Lernende in kostenpflichtigen privaten Berufsbildungen

Weitgehend unbemerkt von der Bildungswissenschaft und -politik absolvieren Lernende ihre berufliche Grundbildung und die Berufsmaturität zunehmend an kostenpflichtigen berufsbildenden Privatschulen. Diese stehen nicht nur in Kontrast zu gängigen Vorstellungen des Schweizer Berufsbildungssystems mit seiner betrieblichen Prägung. Auch scheinen die Schulen – mit Ausnahme der Fachklassen für Gestaltung – insofern Selektionslogiken des Berufsbildungssystems zu umgehen, als dass der Zugang weder über notenbasierte Aufnahmekriterien noch Bewerbungsverfahren geregelt ist. Entscheidend ist einzig, ob das Schulgeld bezahlt werden kann. Basierend auf einer stiftungsfinanzierten qualitativen Studie zeigt der vorliegende Beitrag, welche Lernenden dies vor welchem Hintergrund vermögen.


Berufsbildende Privatschulen in der Schweiz und in internationaler Perspektive

Jede zehnte berufliche Grundbildung im Bereich Kauffrau EFZ und Informatiker EFZ und jede zehnte Berufsmaturität nach der Lehre (BM2) wird an einer Privatschule gegen ein Schulgeld absolviert.

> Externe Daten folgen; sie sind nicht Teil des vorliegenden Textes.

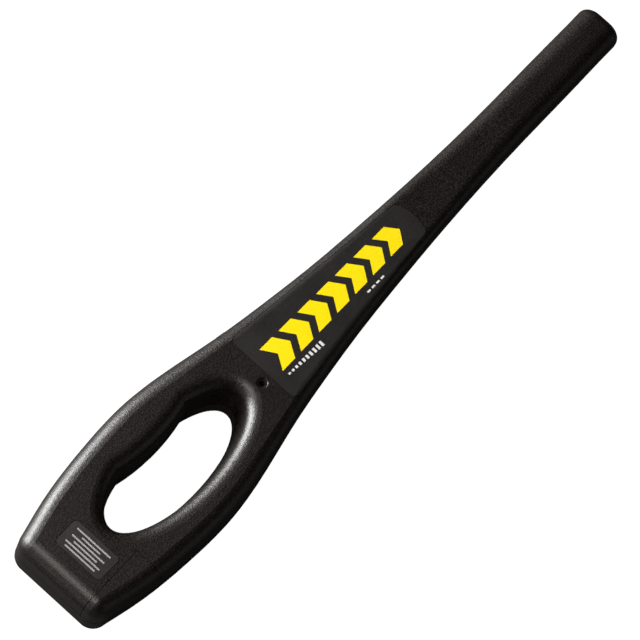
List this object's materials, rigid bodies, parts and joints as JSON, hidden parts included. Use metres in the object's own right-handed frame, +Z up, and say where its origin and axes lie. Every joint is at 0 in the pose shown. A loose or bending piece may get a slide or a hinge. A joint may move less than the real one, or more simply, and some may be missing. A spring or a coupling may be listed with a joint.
{
  "type": "hand-held security metal detector wand",
  "caption": "Hand-held wand metal detector with an oval hand hole in a broad grip, a tapered labelled body and a slim search bar.",
  "frame": {"origin": "under the middle of the wand's length and width, on the plane the underside rests on", "axes": "+X from the butt of the handle to the tip of the bar, +Y towards the edge with the controls, +Z up through the labelled face"},
  "size_m": [0.508, 0.0912, 0.041],
  "materials": {
    "shell_plastic": "black moulded plastic with a fine grain, satin where hands rub it",
    "label_film": "dark grey printed film",
    "plate_film": "dark grey foil plate",
    "control_plastic": "smooth black plastic",
    "component_plastic": "black component case",
    "lens_green": "clear green lens",
    "lens_amber": "clear amber lens",
    "lens_red": "clear red lens",
    "jack_metal": "plated",
    "board": "green solder resist on glass-fibre board",
    "screw_steel": "zinc-plated steel",
    "can_metal": "bright can",
    "winding": "enamelled copper wire",
    "foam": "soft foam",
    "cone": "thin film cone",
    "magnet_metal": "nickel-plated",
    "former_plastic": "natural nylon",
    "battery_wrap": "printed steel case",
    "lead_red": "red insulation",
    "lead_black": "black insulation"
  },
  "bodies": {
    "wand": {"upper_shell": "shell_plastic", "lower_shell": "shell_plastic", "face_label": "label_film", "rating_plate": "plate_film", "switch_body": "component_plastic", "tact_switch": "component_plastic", "led_green": "lens_green", "led_amber": "lens_amber", "led_red": "lens_red", "jack_body": "component_plastic", "jack_bush": "jack_metal", "jack_leads": "lead_black", "main_board": "board", "board_screws": "screw_steel", "microcontroller": "component_plastic", "amplifier": "component_plastic", "crystal": "can_metal", "trimmer_body": "component_plastic", "transformer": "component_plastic", "coil_socket": "former_plastic", "capacitors": "can_metal", "chips": "component_plastic", "speaker_gasket": "foam", "speaker_frame": "component_plastic", "speaker_magnet": "magnet_metal", "speaker_cone": "cone", "speaker_leads": "lead_red", "motor_can": "can_metal", "motor_bracket": "component_plastic", "motor_leads": "lead_red", "battery": "battery_wrap", "battery_terminals": "can_metal", "battery_snap": "component_plastic", "battery_leads": "lead_red", "battery_pad": "foam", "coil_former": "former_plastic", "search_coil": "winding", "coil_leads": "winding", "coil_pads": "foam", "case_screws": "screw_steel"},
    "power_switch": {"switch_knob": "control_plastic"},
    "mode_key": {"mode_button": "control_plastic"},
    "door": {"battery_door": "shell_plastic"},
    "motor_rotor": {"motor_weight": "magnet_metal"},
    "trimmer": {"trimmer_rotor": "can_metal"}
  },
  "joints": [
    {"name": "power_switch_slide", "type": "slide", "parent": "wand", "child": "power_switch", "axis": [0.9844, -0.1757, 0], "range_m": [-0.003, 0.003]},
    {"name": "mode_key_press", "type": "slide", "parent": "wand", "child": "mode_key", "axis": [-0.1473, -0.9891, 0], "range_m": [0, 0.0007], "stiffness_N_per_m": 400},
    {"name": "battery_door_slide", "type": "slide", "parent": "wand", "child": "door", "axis": [-1, 0, 0], "range_m": [0, 0.06]},
    {"name": "motor_spin", "type": "hinge", "parent": "wand", "child": "motor_rotor", "pos_m": [-0.142, 0.0345, 0.0195], "axis": [1, 0, 0], "continuous": true},
    {"name": "trimmer_turn", "type": "hinge", "parent": "wand", "child": "trimmer", "pos_m": [0.0175, -0.0065, 0.022], "axis": [0, 0, 1], "range_deg": [-135, 135]}
  ]
}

In der Schweiz sind kostenpflichtige private berufliche Bildungen bisher weder Gegenstand der Berufsbildungs- noch der Privatschulforschung (Nikolai, 2019; Preite, 2023). Im Privatschulbereich werden Elitegymnasien und sogenannte International Schools untersucht (Lillie & Delval, 2024). In der Berufsbildungsforschung ist der Blick auf private Akteure auf Betriebe und Unternehmen beschränkt oder es wird die schulisch organisierte Berufsbildung allgemein betrachtet – ohne Unterscheidung zwischen öffentlichen und kostenpflichtigen Angeboten (Ebner & Nikolai, 2010; Esposito, 2024). Diese Forschungslücke erstaunt, zumal aktuell jede zehnte berufliche Grundbildung im Bereich Kauffrau EFZ und Informatiker EFZ sowie jede zehnte Berufsmaturität nach der Lehre (BM2) an einer Privatschule gegen ein Schulgeld absolviert wird (Preite et al. 2025)[1]. Diese Verhältnisse sind vergleichbar mit Quoten an privaten Gymnasien. Dabei ist anzumerken, dass der Markt der Privatschulen – gemessen an den Schulgebühren – den Wert der Berufsbildung rund drei bis viermal geringer einschätzt im Vergleich zu den Gymnasien.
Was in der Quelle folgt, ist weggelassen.